Latency is also a key factor in closing the gap on 5G, so the Wireless Broadband Alliance (WBA) was relieved by the results of the first phase of WiFi 6E trials enabled by two key members, Broadcom and Intel, in March 2020. This appeared to show that use of the 6 GHz band could support the low latency required for those demanding use cases identified under the 5G mMTC (massive machine-type communications) category covering mobile gaming, virtual and augmented reality (VR/AR) applications, and the Industrial IoT. During the trials involving Broadcom and Intel, two millisecond latencies were consistently achieved, approaching the levels promised for 5G.

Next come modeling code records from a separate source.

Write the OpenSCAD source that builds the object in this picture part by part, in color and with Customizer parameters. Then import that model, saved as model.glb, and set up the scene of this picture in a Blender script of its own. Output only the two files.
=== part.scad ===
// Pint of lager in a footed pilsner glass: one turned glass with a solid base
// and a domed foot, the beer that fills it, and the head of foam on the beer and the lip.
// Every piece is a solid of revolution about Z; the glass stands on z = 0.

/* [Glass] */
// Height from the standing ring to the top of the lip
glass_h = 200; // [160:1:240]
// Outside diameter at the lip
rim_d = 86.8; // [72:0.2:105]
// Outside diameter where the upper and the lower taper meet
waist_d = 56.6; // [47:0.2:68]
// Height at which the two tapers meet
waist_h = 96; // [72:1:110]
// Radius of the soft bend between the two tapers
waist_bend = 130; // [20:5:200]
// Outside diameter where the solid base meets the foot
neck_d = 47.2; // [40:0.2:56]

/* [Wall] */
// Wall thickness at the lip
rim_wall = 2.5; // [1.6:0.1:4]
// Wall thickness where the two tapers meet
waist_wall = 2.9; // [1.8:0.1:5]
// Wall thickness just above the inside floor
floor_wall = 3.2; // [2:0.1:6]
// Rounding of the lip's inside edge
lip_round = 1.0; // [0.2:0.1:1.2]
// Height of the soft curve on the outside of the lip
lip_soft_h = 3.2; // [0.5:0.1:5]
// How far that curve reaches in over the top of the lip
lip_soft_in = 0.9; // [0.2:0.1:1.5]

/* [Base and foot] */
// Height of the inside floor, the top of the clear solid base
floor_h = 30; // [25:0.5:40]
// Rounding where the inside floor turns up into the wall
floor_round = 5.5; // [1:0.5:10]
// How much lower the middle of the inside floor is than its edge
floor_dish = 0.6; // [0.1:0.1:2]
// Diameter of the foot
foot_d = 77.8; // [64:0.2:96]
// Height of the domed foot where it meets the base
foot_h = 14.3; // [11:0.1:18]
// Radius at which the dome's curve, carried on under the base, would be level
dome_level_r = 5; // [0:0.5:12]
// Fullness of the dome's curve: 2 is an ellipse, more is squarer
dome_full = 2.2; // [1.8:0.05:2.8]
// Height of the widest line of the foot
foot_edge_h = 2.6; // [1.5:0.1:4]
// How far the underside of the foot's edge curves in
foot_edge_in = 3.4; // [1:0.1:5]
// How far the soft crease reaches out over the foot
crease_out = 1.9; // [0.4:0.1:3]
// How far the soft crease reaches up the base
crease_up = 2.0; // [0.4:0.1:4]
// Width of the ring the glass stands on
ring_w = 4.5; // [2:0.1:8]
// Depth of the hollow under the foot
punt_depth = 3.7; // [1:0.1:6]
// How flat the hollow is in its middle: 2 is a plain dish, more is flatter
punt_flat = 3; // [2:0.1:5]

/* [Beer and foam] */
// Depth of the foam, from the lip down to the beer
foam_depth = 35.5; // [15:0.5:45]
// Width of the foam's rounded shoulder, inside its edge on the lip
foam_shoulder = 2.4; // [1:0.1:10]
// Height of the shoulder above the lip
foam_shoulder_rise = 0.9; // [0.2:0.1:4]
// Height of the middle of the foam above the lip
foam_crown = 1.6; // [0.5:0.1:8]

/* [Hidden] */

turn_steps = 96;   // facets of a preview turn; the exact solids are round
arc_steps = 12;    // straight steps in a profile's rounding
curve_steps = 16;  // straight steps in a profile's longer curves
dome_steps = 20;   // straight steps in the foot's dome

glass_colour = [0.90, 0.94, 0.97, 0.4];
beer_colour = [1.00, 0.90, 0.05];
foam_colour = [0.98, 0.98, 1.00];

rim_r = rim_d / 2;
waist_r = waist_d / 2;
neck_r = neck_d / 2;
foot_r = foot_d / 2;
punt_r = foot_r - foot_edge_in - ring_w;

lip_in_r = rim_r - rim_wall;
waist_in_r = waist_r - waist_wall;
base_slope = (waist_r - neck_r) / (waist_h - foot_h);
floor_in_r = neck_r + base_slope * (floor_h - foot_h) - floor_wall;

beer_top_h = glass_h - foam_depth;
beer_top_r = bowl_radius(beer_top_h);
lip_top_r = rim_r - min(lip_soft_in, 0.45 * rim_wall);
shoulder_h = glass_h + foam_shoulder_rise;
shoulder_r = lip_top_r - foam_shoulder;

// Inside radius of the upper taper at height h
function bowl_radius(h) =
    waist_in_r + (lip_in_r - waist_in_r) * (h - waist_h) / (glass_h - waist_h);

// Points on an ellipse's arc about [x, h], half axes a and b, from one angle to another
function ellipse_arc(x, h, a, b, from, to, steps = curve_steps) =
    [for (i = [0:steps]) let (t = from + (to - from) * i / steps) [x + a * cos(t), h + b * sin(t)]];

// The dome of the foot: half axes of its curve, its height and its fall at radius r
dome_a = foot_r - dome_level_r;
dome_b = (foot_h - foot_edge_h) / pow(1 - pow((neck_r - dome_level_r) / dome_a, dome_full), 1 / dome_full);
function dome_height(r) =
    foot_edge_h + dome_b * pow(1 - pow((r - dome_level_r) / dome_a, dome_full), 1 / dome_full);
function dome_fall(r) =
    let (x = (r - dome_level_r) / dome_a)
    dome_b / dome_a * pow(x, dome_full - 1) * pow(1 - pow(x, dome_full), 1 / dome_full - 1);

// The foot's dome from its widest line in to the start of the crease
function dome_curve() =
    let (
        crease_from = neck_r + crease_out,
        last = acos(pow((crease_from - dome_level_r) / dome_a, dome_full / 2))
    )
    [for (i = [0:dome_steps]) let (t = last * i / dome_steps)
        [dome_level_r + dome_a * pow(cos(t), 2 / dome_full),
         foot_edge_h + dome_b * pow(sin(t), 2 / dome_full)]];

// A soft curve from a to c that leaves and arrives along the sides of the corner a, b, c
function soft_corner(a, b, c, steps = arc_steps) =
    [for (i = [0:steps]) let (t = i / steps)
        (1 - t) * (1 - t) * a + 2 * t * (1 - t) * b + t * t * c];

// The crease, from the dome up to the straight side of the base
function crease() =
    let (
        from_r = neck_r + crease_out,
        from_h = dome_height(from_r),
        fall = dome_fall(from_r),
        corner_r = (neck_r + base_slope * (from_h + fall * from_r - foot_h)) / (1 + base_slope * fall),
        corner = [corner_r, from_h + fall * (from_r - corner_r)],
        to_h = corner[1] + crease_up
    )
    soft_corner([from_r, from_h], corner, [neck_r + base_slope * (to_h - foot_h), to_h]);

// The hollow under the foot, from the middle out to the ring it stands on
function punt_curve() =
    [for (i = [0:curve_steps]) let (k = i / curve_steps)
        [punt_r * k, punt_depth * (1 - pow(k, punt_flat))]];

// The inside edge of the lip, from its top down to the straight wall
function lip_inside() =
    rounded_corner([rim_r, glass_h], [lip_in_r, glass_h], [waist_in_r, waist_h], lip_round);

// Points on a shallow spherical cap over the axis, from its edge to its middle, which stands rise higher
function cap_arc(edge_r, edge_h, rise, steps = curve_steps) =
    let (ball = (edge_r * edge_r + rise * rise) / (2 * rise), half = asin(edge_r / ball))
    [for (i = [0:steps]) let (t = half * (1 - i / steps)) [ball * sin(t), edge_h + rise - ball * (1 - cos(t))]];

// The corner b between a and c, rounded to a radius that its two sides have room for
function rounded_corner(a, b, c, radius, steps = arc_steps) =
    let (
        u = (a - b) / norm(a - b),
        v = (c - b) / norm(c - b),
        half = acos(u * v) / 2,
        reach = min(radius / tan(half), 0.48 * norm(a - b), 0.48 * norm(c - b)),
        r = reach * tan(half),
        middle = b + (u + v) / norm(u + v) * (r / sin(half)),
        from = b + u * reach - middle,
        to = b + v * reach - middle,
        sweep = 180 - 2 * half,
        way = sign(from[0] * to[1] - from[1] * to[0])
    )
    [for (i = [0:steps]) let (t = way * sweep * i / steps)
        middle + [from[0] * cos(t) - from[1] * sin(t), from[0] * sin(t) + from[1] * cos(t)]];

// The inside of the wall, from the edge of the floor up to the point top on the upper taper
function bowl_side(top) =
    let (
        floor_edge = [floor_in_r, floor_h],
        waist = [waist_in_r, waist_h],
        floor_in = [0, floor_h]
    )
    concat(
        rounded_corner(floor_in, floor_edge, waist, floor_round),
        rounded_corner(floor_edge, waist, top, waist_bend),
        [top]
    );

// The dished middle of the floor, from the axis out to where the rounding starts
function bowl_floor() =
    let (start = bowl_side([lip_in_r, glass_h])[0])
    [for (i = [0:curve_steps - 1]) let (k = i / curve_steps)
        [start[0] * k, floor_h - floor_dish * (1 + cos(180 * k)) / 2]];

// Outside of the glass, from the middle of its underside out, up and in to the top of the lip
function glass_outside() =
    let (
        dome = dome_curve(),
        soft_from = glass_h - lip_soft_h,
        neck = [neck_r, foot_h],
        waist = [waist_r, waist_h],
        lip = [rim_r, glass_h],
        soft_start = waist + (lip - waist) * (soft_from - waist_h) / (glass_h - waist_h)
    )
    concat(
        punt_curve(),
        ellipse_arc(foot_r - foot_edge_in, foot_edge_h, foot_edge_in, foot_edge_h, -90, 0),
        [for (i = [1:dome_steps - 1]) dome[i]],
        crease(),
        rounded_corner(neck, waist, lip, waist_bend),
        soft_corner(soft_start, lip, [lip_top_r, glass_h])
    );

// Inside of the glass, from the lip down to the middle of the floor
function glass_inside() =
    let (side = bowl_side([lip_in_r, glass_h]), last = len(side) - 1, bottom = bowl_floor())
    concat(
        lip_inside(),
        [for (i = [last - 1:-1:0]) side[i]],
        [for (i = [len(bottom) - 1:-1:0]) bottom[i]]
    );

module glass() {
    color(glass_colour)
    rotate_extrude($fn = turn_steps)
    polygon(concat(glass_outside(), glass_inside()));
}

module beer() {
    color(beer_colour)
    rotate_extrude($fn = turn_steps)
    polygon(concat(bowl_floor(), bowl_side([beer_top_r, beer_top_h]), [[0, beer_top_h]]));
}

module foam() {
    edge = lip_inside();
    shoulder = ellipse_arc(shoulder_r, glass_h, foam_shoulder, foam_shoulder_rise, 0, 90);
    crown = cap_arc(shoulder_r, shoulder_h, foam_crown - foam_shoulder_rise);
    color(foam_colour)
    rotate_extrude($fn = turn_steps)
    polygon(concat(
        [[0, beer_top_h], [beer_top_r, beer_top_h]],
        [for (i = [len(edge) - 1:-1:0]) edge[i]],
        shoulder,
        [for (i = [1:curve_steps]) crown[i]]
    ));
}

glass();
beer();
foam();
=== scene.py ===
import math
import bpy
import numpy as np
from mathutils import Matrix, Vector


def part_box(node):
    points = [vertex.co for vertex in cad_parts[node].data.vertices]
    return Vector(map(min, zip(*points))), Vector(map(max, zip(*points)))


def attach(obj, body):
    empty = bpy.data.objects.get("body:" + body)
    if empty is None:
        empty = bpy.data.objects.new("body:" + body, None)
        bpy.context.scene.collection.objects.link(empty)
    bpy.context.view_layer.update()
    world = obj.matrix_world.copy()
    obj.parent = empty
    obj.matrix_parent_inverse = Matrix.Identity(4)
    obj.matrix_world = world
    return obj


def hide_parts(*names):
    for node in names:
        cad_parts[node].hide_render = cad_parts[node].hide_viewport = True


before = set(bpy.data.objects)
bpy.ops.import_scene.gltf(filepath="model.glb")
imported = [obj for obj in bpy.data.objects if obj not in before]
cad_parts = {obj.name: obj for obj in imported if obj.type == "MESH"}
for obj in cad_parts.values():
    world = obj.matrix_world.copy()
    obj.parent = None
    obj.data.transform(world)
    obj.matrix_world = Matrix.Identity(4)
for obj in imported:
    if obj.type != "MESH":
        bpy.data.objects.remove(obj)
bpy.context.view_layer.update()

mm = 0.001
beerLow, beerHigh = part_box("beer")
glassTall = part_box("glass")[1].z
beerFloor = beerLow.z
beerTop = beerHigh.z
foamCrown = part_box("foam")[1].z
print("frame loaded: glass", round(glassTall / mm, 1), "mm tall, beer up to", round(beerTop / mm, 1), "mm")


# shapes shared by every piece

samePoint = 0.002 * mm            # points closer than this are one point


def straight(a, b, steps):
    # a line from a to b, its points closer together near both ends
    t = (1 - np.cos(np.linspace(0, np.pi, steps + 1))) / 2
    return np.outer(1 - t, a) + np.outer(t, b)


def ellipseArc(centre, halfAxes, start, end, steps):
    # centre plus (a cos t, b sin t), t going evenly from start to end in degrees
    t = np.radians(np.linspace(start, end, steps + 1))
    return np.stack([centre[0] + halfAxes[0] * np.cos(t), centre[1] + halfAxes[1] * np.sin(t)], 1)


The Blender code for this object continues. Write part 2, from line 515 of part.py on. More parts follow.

Another factor of interest to fixed line operators and ISPs is that the new 6 GHz bands will be shared only by the latest devices that support the standard, unlike the legacy 2.4 GHz band. This will finally solve what has sometimes been called the ‘rotten apples’ problem where performance for advanced devices is impaired by legacy ones hogging the band for longer because they are not capable of transmitting data onto the medium as quickly. The avoidance of slow legacy devices will help ensure that WiFi 6E scales effectively to multiuser operation with less diminution in performance per user.

For fixed line operators delivering high speed broadband pipes to homes, business premises and public arenas, 6E will encourage further incorporation of WiFi into their service proposition. It will offer a more compelling alternative to 5G for dense public arenas, even if WIFI does seem to be losing the battle in one of its target sectors, automotive. But then we prefer to view WiFi and 5G as complementary, even if inevitably given sectors and use cases will gravitate more to one or the other.